■ TASK GOAL ■
Copy out, exactly as given, every line from the line with "makeWheels()" to the end of the listing, both of those lines included.

● ● ●

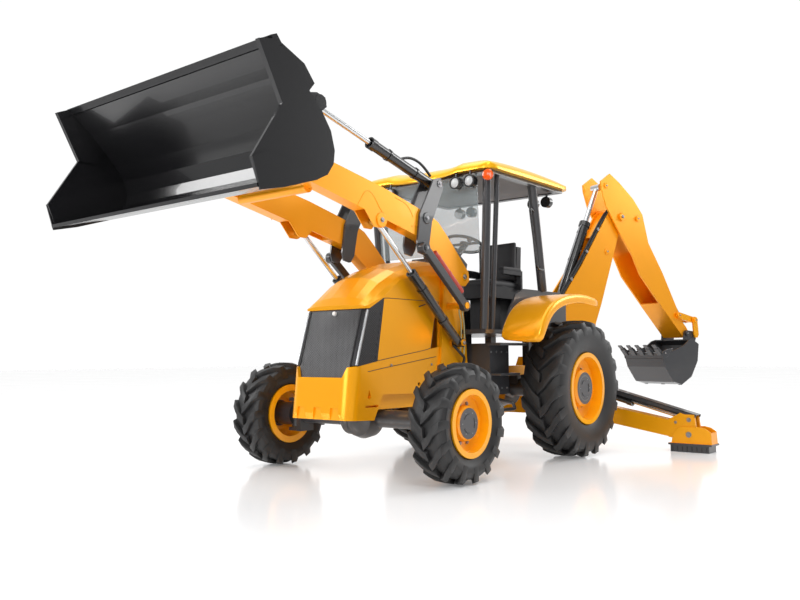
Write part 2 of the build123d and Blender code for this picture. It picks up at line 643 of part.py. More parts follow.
def makeBucket():
    w = bucketWidth / 2
    t = bucketSkin
    back = [
        (-4363, 2007), (-4180, 2055), (-3900, 2120), (-3800, 2170), (-3745, 2250), (-3735, 2340), (-3770, 2460),
        (-3850, 2570), (-4080, 2790), (-4250, 2930),
    ]
    inner = [
        (-4262, 2915), (-4094, 2776), (-3865, 2556), (-3788, 2450), (-3756, 2340), (-3764, 2258), (-3812, 2187),
        (-3906, 2140), (-4185, 2075), (-4370, 2025),
    ]
    bucket = side(back + inner, -w, w)
    wall = side([(-4383, 2895), (-4194, 2547), (-4433, 2175)] + back, w - t, w)
    upper = [(-4383, 2895), (-4194, 2547), (-4060, 2547), (-3900, 2745), (-3990, 2850), (-4250, 2955)]
    wear = [(-4433, 2175), (-4330, 2225), (-3960, 2200), (-3900, 2120), (-4180, 2030), (-4372, 1985)]
    wall += side(upper, w - t - 14, w - t + 1) + side(wear, w - 1, w + 10)
    bucket += wall + mirrored(wall)
    bucket += side([(-4385, 2000), (-4300, 2022), (-4306, 2046), (-4392, 2024)], -w + 1, w - 1)
    bucket += side([(-4262, 2900), (-4285, 2945), (-4240, 2965), (-4190, 2905)], -w + 1, w - 1)
    ear = [
        (-3830, 2680), (-3700, 2880), (-3240, 2985), (-3150, 2965), (-3135, 2895), (-3205, 2840), (-3300, 2700),
        (-3325, 2560), (-3305, 2450), (-3245, 2420), (-3236, 2350), (-3270, 2318), (-3320, 2314), (-3730, 2225),
        (-3742, 2330), (-3790, 2500),
    ]
    ears = joined([side(ear, x0, x0 + plate) for x0 in earPlates])
    for x0 in earPlates:
        ears += crossPin(bucketTop, 58, x0 - 4, x0 + plate + 4)
    bucket += ears + mirrored(ears)
    return bucket - crossPin(bucketPin, pinRadius + pinPlay, -900, 900)


# ---- backhoe ------------------------------------------------------------------------------
boomPlate = 22.0
leverIn = dipperHalf + 8
leverOut = leverIn + 22
linkIn = leverOut + 5
linkOut = linkIn + 22
earIn = dipperHalf + 5
earOut = earIn + 22
rodEyeHalf = 68.0


def at0(point):
    return (0.0, *point)


def makeCarriage():
    low, high = jawTable[0][1] + 3, jawTable[1][0] - 3
    carriage = bar((0, 0, low), (0, 0, high), 85)
    carriage += bar((0, 0, jawTable[0][0] - 20), (0, 0, jawTable[1][1] + 20), kingpinRadius)
    inner = boomHalf - boomPlate - 8
    for s in (1, -1):
        lower = [(-60, 530), (180, 530), (350, 590), (366, 700), (310, 752), (60, 920), (-60, 920)]
        upper = [(-60, 1008), (110, 1008), (125, 1150), (50, 1225), (-20, 1150)]
        carriage += side(lower, min(s * inner, s * (inner - 35)), max(s * inner, s * (inner - 35)))
        carriage += side(upper, min(s * inner, s * (inner - 22)), max(s * inner, s * (inner - 22)))
    carriage += bar((0, 0, jawTable[1][1] + 3), (0, 0, jawTable[1][1] + 28), 85)
    carriage += crossPin(boomFoot, pinRadius, -boomHalf - 6, boomHalf + 6)
    carriage += crossPin(boomRamBase, pinRadius, -inner, inner)
    keep("swing_carriage", swung(carriage))


def makeBoom():
    cheek = side([
        (200, 600), (150, 700), (150, 1020), (-40, 1480), (-60, 1640), (0, 1720), (290, 2080), (770, 2770),
        (860, 2850), (1010, 2870), (1090, 2760), (1050, 2640), (960, 2540), (885, 2340), (625, 1635),
        (520, 1390), (400, 700), (340, 590),
    ], boomHalf - boomPlate, boomHalf)
    rearWeb = side([
        (960, 2540), (885, 2340), (625, 1635), (520, 1390), (485, 1180), (473, 1180), (508, 1393),
        (613, 1638), (873, 2344), (940, 2533),
    ], -boomHalf + 1, boomHalf - 1)
    frontWeb = side([(600, 2474), (790, 2745), (870, 2822), (960, 2830), (900, 2800), (815, 2725), (620, 2462)],
                    -boomHalf + 1, boomHalf - 1)
    boom = cheek + mirrored(cheek) + rearWeb + frontWeb
    boom += crossPin(dipperPivot, 100, -boomHalf, boomHalf)
    boom -= crossPin(boomFoot, pinRadius + pinPlay, -300, 300)
    boom -= crossPin(dipperPivot, 45 + pinPlay, -300, 300)
    boom += crossPin(dipperRamBase, pinRadius, -boomHalf, boomHalf)
    keep("boom", swung(boom))


def makeDipper():
    cheek = side([
        (620, 3160), (780, 3270), (950, 3170), (1190, 2990), (1360, 2800), (1460, 2440), (1720, 2060),
        (2010, 1560), (2085, 1430), (2150, 1370), (2195, 1310), (2190, 1250),
        (2090, 1230), (1640, 1670), (1290, 2020), (1150, 2270),
        (910, 2560), (710, 2850), (630, 3070),
    ], dipperHalf - boomPlate, dipperHalf)
    back = side([
        (1455, 2367), (1700, 2060), (2005, 1555), (2090, 1430), (2070, 1416), (1985, 1545), (1682, 2045),
        (1439, 2353),
    ], -dipperHalf + 1, dipperHalf - 1)
    belly = side([(1640, 1670), (2090, 1230), (2108, 1246), (1668, 1684)], -dipperHalf + 1, dipperHalf - 1)
    dipper = cheek + mirrored(cheek) + back + belly
    dipper += crossPin(hoeBucketPin, 60, -dipperHalf, dipperHalf)
    dipper += crossPin(dipperPivot, 45, -dipperHalf - 14, dipperHalf + 14)
    dipper += crossPin(leverPin, pinRadius, -leverOut - 4, leverOut + 4)
    dipper += crossPin(bucketRamBase, pinRadius, -dipperHalf - 10, dipperHalf + 10)
    dipper -= crossPin(hoeBucketPin, pinRadius + pinPlay, -400, 400)
    keep("dipper", swung(dipper))


def makeTipping():
    outline = [(1940, 1550), (1990, 1560), (2280, 1500), (2310, 1460), (2270, 1420), (1970, 1480), (1940, 1500)]
    levers = side(outline, leverIn, leverOut) - crossPin(leverPin, pinRadius + pinPlay, 0, 400)
    levers += crossPin(leverEye, pinRadius, rodEyeHalf + 8, linkOut + 6)
    keep("tipping_levers", [swung(one) for one in pair(levers)])
    outline = [(2225, 1480), (2250, 1505), (2300, 1500), (2315, 1460), (2335, 1270), (2310, 1228), (2265, 1228),
               (2245, 1270)]
    links = side(outline, linkIn, linkOut) - crossPin(leverEye, pinRadius + pinPlay, 0, 400)
    keep("tipping_links", [swung(one) for one in pair(links)])


def makeHoeBucket():
    w = hoeBucketWidth / 2
    t = 14.0
    shell = [
        (1480, 1030), (1540, 850), (1690, 660), (1860, 620), (2050, 720), (2180, 920), (2210, 1140),
        (2090, 1205),
    ]
    inner = [
        (2085, 1190), (2195, 1130), (2165, 925), (2042, 732), (1858, 635), (1697, 673), (1552, 857),
        (1495, 1035),
    ]
    bucket = side(shell + inner, -w, w)
    wall = side(shell + [(2010, 1185), (1910, 1120), (1700, 1050)], w - t, w)
    bucket += wall + mirrored(wall)
    ear = [(2070, 1190), (2085, 1300), (2120, 1325), (2290, 1310), (2330, 1270), (2300, 1190), (2205, 1100),
           (2195, 1135)]
    ears = side(ear, earIn, earOut) + crossPin(hoeLinkPin, pinRadius, earIn - 3, linkIn - 2)
    bucket += ears + mirrored(ears)
    bucket += crossPin(hoeBucketPin, pinRadius, -earOut - 6, earOut + 6)
    for x in (-280, -140, 0, 140, 280):
        bucket += side([(1495, 1010), (1480, 1045), (1370, 1130), (1360, 1120)], x - 28, x + 28)
    keep("hoe_bucket", swung(bucket))


def makeHoe():
    makeCarriage()
    makeBoom()
    makeDipper()
    makeTipping()
    makeHoeBucket()
    for name, base, tip, length, reach, radius in (
        ("boom", boomRamBase, boomRamEye, boomBarrelLength, 940, 58),
        ("dipper", dipperRamBase, dipperTail, dipperBarrelLength, 240, 60),
        ("bucket", bucketRamBase, leverEye, bucketBarrelLength, 230, 52),
    ):
        keep(name + "_barrel", swung(barrel(at0(base), at0(tip), length, radius, rodEyeHalf)))
        keep(name + "_rod", swung(rod(at0(base), at0(tip), length, reach, radius, rodEyeHalf)))


# ---- stabilisers --------------------------------------------------------------------------


def makeStabilisers():
    y0 = stabY - stabWidth / 2
    y1 = stabY + stabWidth / 2
    foot = stabFoot
    leg = front([
        (stabPivot[0] - 60, 400), (stabPivot[0] - 20, 495), (800, 445), (1470, 325), (1600, 400), (1650, 385),
        (1745, 385), (1760, 260), (1745, 130), (1640, 125), (1480, 150), (770, 270), (480, 345),
    ], y0, y1)
    leg -= front([(1480, 260), (1520, 420), (1800, 420), (1800, 110), (1480, 110)], y0 + 30, y1 - 30)
    leg += front([(1470, 325), (1500, 330), (1500, 140), (1470, 145)], y0, y1)
    leg -= longPin(stabPivot, pinRadius + pinPlay, y0 - 50, y1 + 50)
    leg -= longPin(foot, pinRadius + pinPlay, y0 - 50, y1 + 50)
    pad = front([(1480, 70), (1930, 70), (1930, 90), (1480, 90)], y0 - 40, y1 + 40)
    pad += front([(1500, 0), (1900, 0), (1900, 71), (1500, 71)], y0 - 30, y1 + 30)
    for x0 in (y0 + 30 + sideGap, y1 - 30 - sideGap - 20):
        pad += front([(1600, 89), (1780, 89), (1740, 215), (1690, 235), (1640, 215)], x0, x0 + 20)
    pad += longPin(foot, pinRadius, y0 - 8, y1 + 8)
    base = (stabRamBase[0], stabY, stabRamBase[1])
    tip = (stabRamEye[0], stabY, stabRamEye[1])
    tube = barrel(base, tip, stabBarrelLength, 52, 60, crosswise=False)
    piston = rod(base, tip, stabBarrelLength, 300, 52, 34, crosswise=False)
    for name, s in (("left", 1), ("right", -1)):
        for node, shape in (("stabiliser_leg_", leg), ("stabiliser_pad_", pad),
                            ("stabiliser_barrel_", tube), ("stabiliser_rod_", piston)):
            keep(node + name, shape if s > 0 else mirrored(shape))


makeWheels()
makeAxles()
makeChassis()
makeBody()
makeCab()
makeLoader()
makeHoe()
makeStabilisers()

os.makedirs("parts", exist_ok=True)
for name, shape in nodes.items():
    export_step(Compound(children=shape) if len(shape) > 1 else shape[0], f"parts/{name}.step")
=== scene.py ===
import json
import math

import bmesh
import bpy
from mathutils import Euler, Matrix, Vector


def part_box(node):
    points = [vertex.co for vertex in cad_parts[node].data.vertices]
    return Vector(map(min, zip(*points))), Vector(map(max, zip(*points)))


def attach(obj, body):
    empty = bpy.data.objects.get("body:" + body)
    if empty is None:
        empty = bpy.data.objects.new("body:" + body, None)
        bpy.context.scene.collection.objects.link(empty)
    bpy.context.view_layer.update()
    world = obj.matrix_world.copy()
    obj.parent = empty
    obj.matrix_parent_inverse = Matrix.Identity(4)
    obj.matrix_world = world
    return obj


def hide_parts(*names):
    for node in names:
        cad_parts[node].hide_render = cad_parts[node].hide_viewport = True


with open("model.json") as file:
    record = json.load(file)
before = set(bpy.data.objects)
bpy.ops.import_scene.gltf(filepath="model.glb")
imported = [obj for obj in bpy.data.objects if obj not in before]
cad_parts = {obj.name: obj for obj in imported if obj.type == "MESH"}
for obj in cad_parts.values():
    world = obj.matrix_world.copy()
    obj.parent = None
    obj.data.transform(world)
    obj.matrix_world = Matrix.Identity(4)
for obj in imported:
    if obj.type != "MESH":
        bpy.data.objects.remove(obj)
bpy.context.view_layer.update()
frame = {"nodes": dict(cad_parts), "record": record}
print("frame loaded")

rearLow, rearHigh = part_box("rim_rear_left")
rearY = (rearLow[1] + rearHigh[1]) / 2  # places along Y are measured from the rear axle
sharpAngle = math.radians(35)  # an edge that turns by more is rounded or split
sides = (("Left", 1), ("Right", -1))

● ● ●

■ EXPECTED ANSWER ■
makeWheels()
makeAxles()
makeChassis()
makeBody()
makeCab()
makeLoader()
makeHoe()
makeStabilisers()

os.makedirs("parts", exist_ok=True)
for name, shape in nodes.items():
    export_step(Compound(children=shape) if len(shape) > 1 else shape[0], f"parts/{name}.step")
=== scene.py ===
import json
import math

import bmesh
import bpy
from mathutils import Euler, Matrix, Vector


def part_box(node):
    points = [vertex.co for vertex in cad_parts[node].data.vertices]
    return Vector(map(min, zip(*points))), Vector(map(max, zip(*points)))


def attach(obj, body):
    empty = bpy.data.objects.get("body:" + body)
    if empty is None:
        empty = bpy.data.objects.new("body:" + body, None)
        bpy.context.scene.collection.objects.link(empty)
    bpy.context.view_layer.update()
    world = obj.matrix_world.copy()
    obj.parent = empty
    obj.matrix_parent_inverse = Matrix.Identity(4)
    obj.matrix_world = world
    return obj


def hide_parts(*names):
    for node in names:
        cad_parts[node].hide_render = cad_parts[node].hide_viewport = True


with open("model.json") as file:
    record = json.load(file)
before = set(bpy.data.objects)
bpy.ops.import_scene.gltf(filepath="model.glb")
imported = [obj for obj in bpy.data.objects if obj not in before]
cad_parts = {obj.name: obj for obj in imported if obj.type == "MESH"}
for obj in cad_parts.values():
    world = obj.matrix_world.copy()
    obj.parent = None
    obj.data.transform(world)
    obj.matrix_world = Matrix.Identity(4)
for obj in imported:
    if obj.type != "MESH":
        bpy.data.objects.remove(obj)
bpy.context.view_layer.update()
frame = {"nodes": dict(cad_parts), "record": record}
print("frame loaded")

rearLow, rearHigh = part_box("rim_rear_left")
rearY = (rearLow[1] + rearHigh[1]) / 2  # places along Y are measured from the rear axle
sharpAngle = math.radians(35)  # an edge that turns by more is rounded or split
sides = (("Left", 1), ("Right", -1))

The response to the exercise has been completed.